Adaptation (avis repêché en section Broken Flowers - transgression naturelle du forum - qui ne devrait au final n'intéresser que moi, d'autant que j'y croise le travail de Kaufman avec mon humble expérience de scénariste débutant)
Une oeuvre majeure pour moi. Le Jonze est ce que j'ai vu de plus explosif ces dernières années, et de plus jouissif aussi. C'est bluffant, ça m'enthousiasme autant que ça me décourage, car à quoi sert de se mettre à gratouiller quand existe en ce bas monde un Charlie Kaufman... Et je ne suis pas un vendu à son oeuvre : si j'aime beaucoup le premier Jonze, je n'ai pas accroché à Human Nature, je dois revoir Eternal Sunshine car je suis passé à côté, et je n'ai pas vu le Clooney. Mais celui-ci est une pure merveille, tellement énorme à digérer que ça en est douloureux. Voilà un film qui mérite une avalanche de superlatifs...

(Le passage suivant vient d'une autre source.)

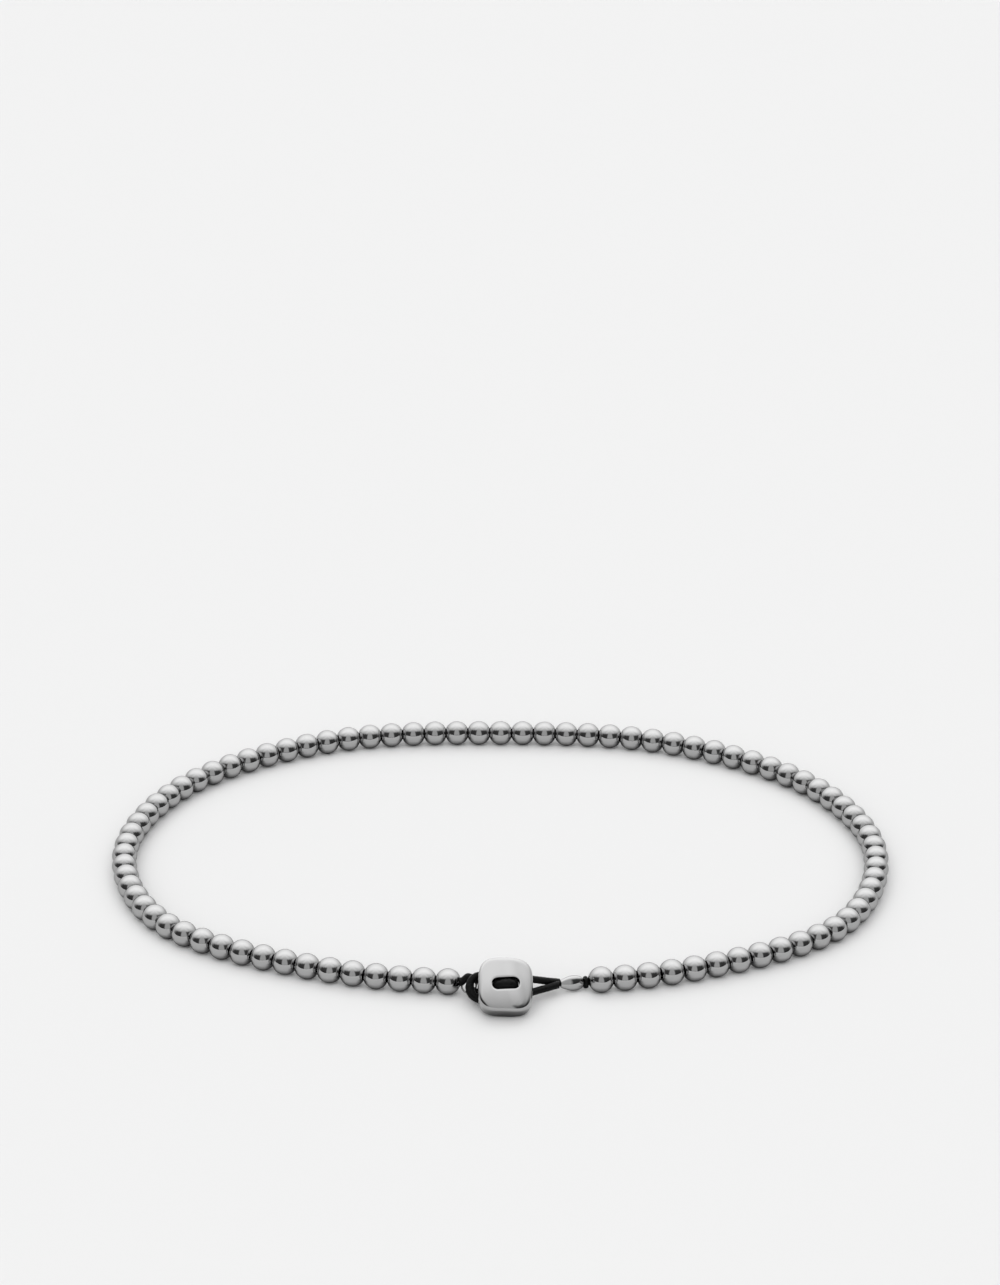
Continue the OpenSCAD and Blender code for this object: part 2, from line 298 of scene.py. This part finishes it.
# The button is raised from lying flat, turned a little to the right and rolled a little clockwise
BUTTON_LEAN = math.radians(42)
BUTTON_TURN = math.radians(3)
BUTTON_ROLL = math.radians(1)
# Slope of the face in degrees at one edge, in the middle and at the other edge
FACE_ACROSS = (-7, 0, 32)
FACE_UP = (-11, 4.5, 7)
FACE_RINGS = 7
SLOT_L = 2.42 * MM
SLOT_W = 1.1 * MM
SLOT_TURN = math.radians(5)
SLOT_LIP = 0.04 * MM
# How far out and how far up each step of the slot's rim goes, as shares of the lip
SLOT_LIP_STEPS = ((0.3, 0.7), (0.7, 0.3))
# A bevel's profile for round corners, and the share of the narrow side that its corners take up
ROUND_PROFILE = 0.5
CORNER_SHARE = 0.96
CORNER_STEPS = 16
SIDE_CUTS = 8
SATIN_ROUGHNESS = 0.1
SATIN_HAZE = (0.06, 0.13)
SATIN_GRAIN = 0.07 * MM
SATIN_RIPPLE = 1.6 * MM
SATIN_RIPPLE_DEPTH = 0.006 * MM


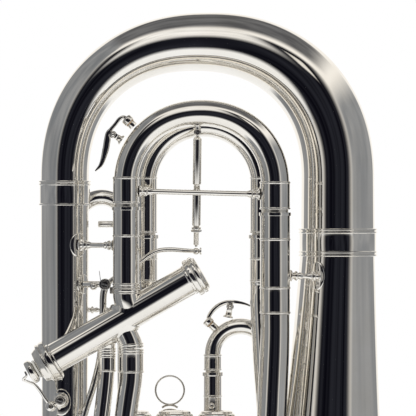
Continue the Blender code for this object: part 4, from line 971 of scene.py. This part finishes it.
def studio():
    bpy.context.scene.view_settings.view_transform = "Standard"
    world = bpy.data.worlds.new("studio")
    bpy.context.scene.world = world
    world.use_nodes = True
    tree = world.node_tree
    sky = tree.nodes["Background"]
    sky.inputs["Color"].default_value = (1.0, 0.965, 0.915, 1.0)
    sky.inputs["Strength"].default_value = 1.0
    plain = node_of(tree, "ShaderNodeBackground", (("Color", (1.0, 1.0, 1.0, 1.0)), ("Strength", 1.0)))
    path = node_of(tree, "ShaderNodeLightPath")
    seen = node_of(tree, "ShaderNodeMixShader")
    link(tree, path.outputs["Is Glossy Ray"], seen.inputs[0])
    link(tree, plain.outputs[0], seen.inputs[1])
    link(tree, sky.outputs[0], seen.inputs[2])
    link(tree, seen.outputs[0], tree.nodes["World Output"].inputs["Surface"])
    card("front_dark", (-0.06, -1.3, 1.15), (3.3, 2.4), FRONT, (0.003, 0.003, 0.006),
         (0.018, 0.019, 0.026), (0.8, 0.42), (3.0, 0.5), 1.2)
    card("front_window", (-0.26, -1.22, 1.88), (1.15, 1.5), FRONT, (0.80, 0.78, 0.75), (1.0, 0.98, 0.95),
         (0.3, 0.35))
    card("small_window", (0.50, -1.22, 1.55), (0.34, 0.42), FRONT, (0.8, 0.77, 0.7), (0.9, 0.86, 0.8),
         (0.1, 0.12))
    card("left_grey", (-0.65, 0.08, 0.86), (1.5, 1.8), (1, 0, 0), (0.20, 0.21, 0.225),
         (0.30, 0.305, 0.315), (0.2, 0.25))
    card("right_grey", (0.59, 0.08, 0.66), (1.5, 1.2), (-1, 0, 0), (0.25, 0.26, 0.275),
         (0.33, 0.335, 0.345), (0.2, 0.25))
    card("top_grey", (-0.03, 0.25, 1.75), (2.4, 2.0), (0, 0, -1), (0.10, 0.10, 0.105),
         (0.17, 0.17, 0.175), (0.5, 0.4))
    mesh = bpy.data.meshes.new("floor")
    count, radius = 96, 3.0
    angles = [2 * math.pi * i / count for i in range(count)]
    mesh.from_pydata([(radius * math.cos(a), radius * math.sin(a), 0) for a in angles], [],
                     [tuple(range(count))])
    floor = put("floor", mesh)
    made = bpy.data.materials.new("floor")
    made.use_nodes = True
    shader = made.node_tree.nodes["Principled BSDF"]
    shader.inputs["Base Color"].default_value = (0.98, 0.98, 0.975, 1.0)
    shader.inputs["Roughness"].default_value = 0.7
    mesh.materials.append(made)
    eye = bpy.data.cameras.new("camera")
    camera = put("camera", eye)
    distance, width = 4.0, 0.3827  # from the origin's plane, and what the frame spans there
    camera.location = (-CENTRE_X * MM, -distance, 0.6806)
    camera.rotation_euler = (math.pi / 2, 0, 0)
    eye.sensor_width = 36.0
    eye.lens = 36.0 * distance / width
    eye.clip_end = 50.0
    bpy.context.scene.camera = camera


bell()
bows()
main_slide()
trigger()
soldered_tubes = valve_slides()
water_keys()
valves(soldered_tubes)
lock()
leadpipe()
studio()
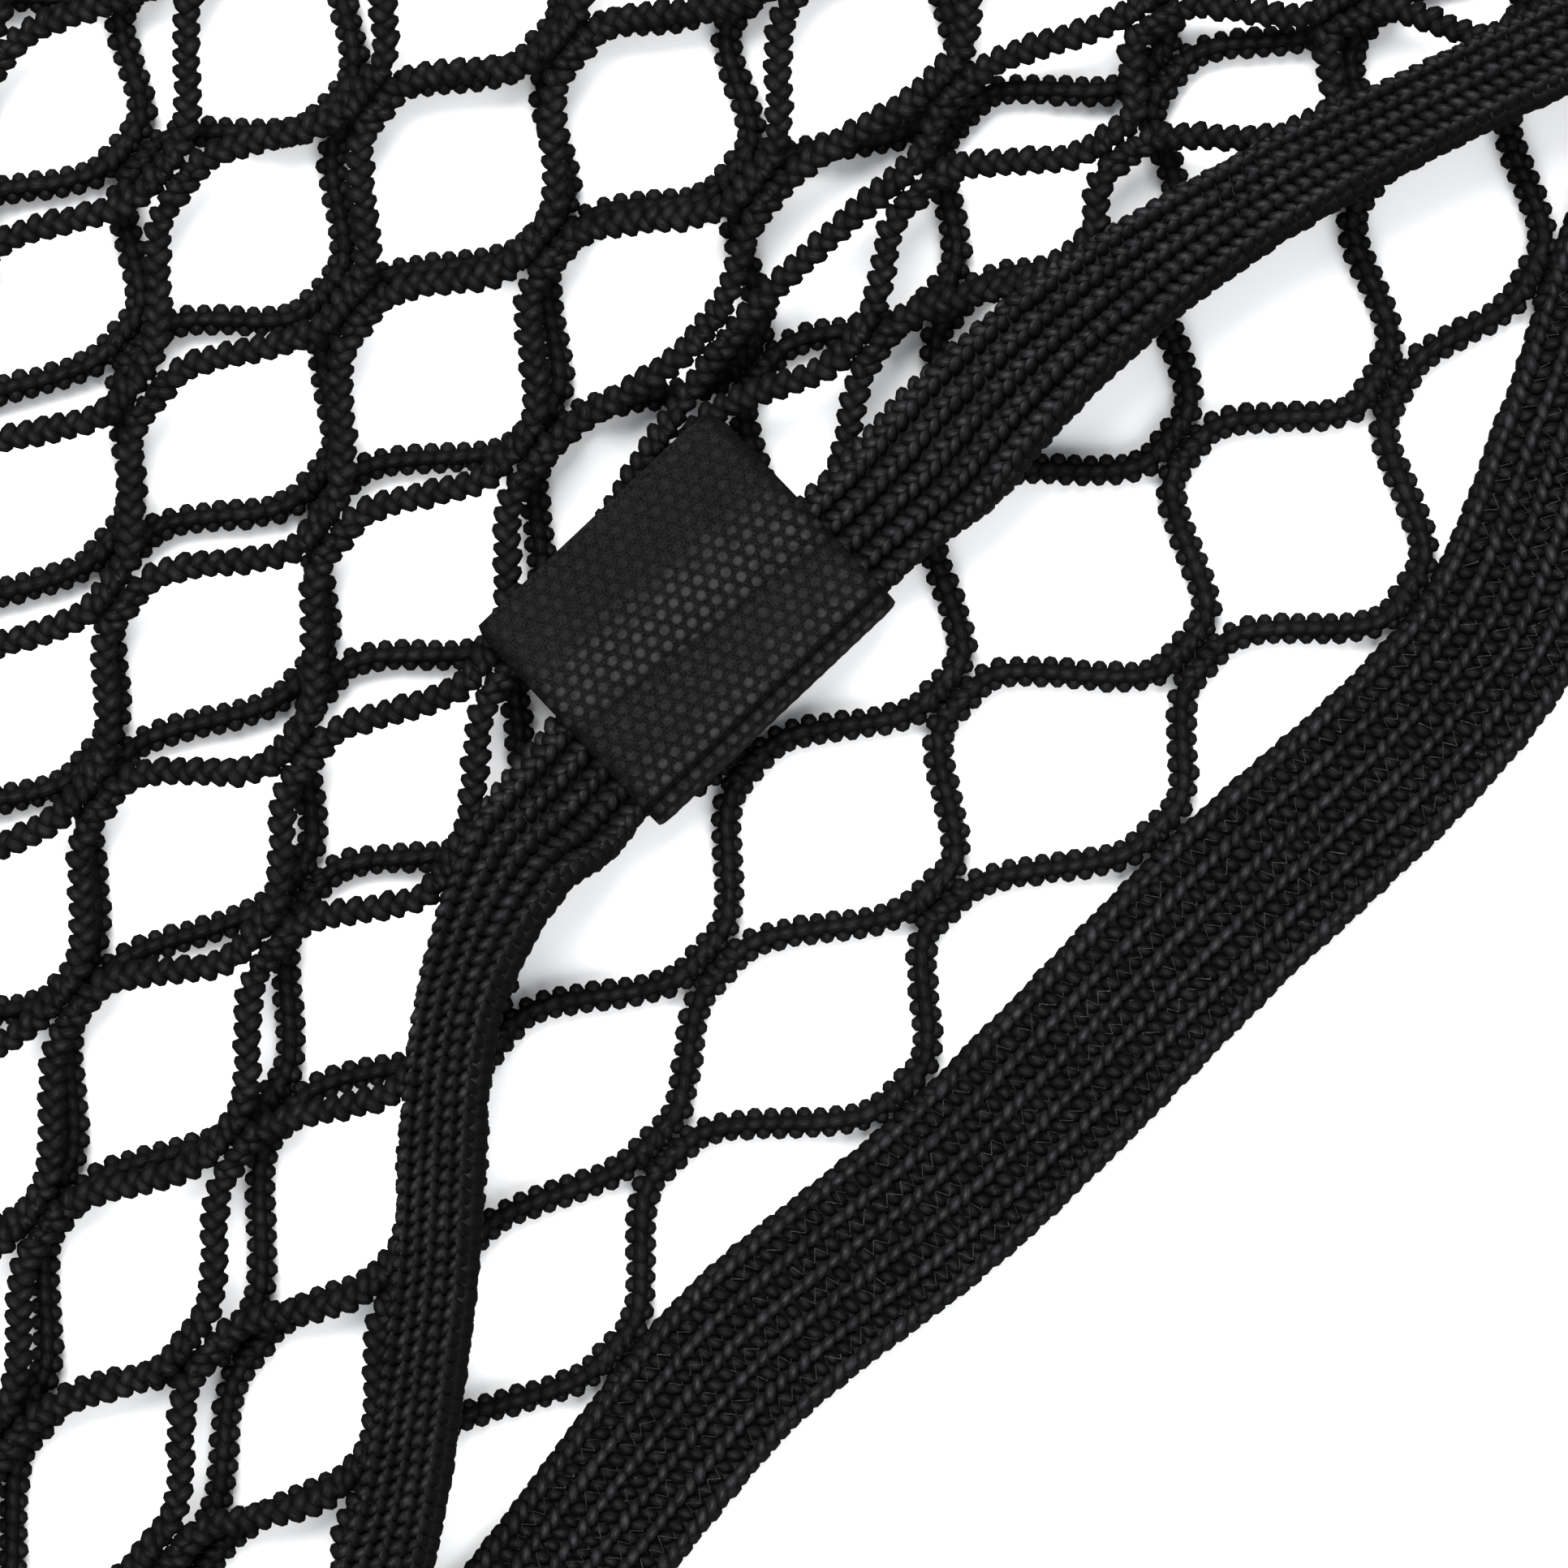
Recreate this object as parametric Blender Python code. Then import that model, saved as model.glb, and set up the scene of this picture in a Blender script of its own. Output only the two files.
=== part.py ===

Kaufman y ouvre des brèches qui libèrent l'imaginaire, du coup si tu pratiques toi-même cette gymnatisque, tu risques d'être déçu par le non-avènement de tes idées 'fantasmées', car lui va suivre d'autres pistes. Mais il a beaucoup de mérite pour décapsuler son cinéma de cette manière (d'une, parce qu'il expose son schéma narratif à tout le monde au risque de ne pas retomber sur ses pieds, et de deux, parce que beaucoup de spectateurs paresseux vont abandonner).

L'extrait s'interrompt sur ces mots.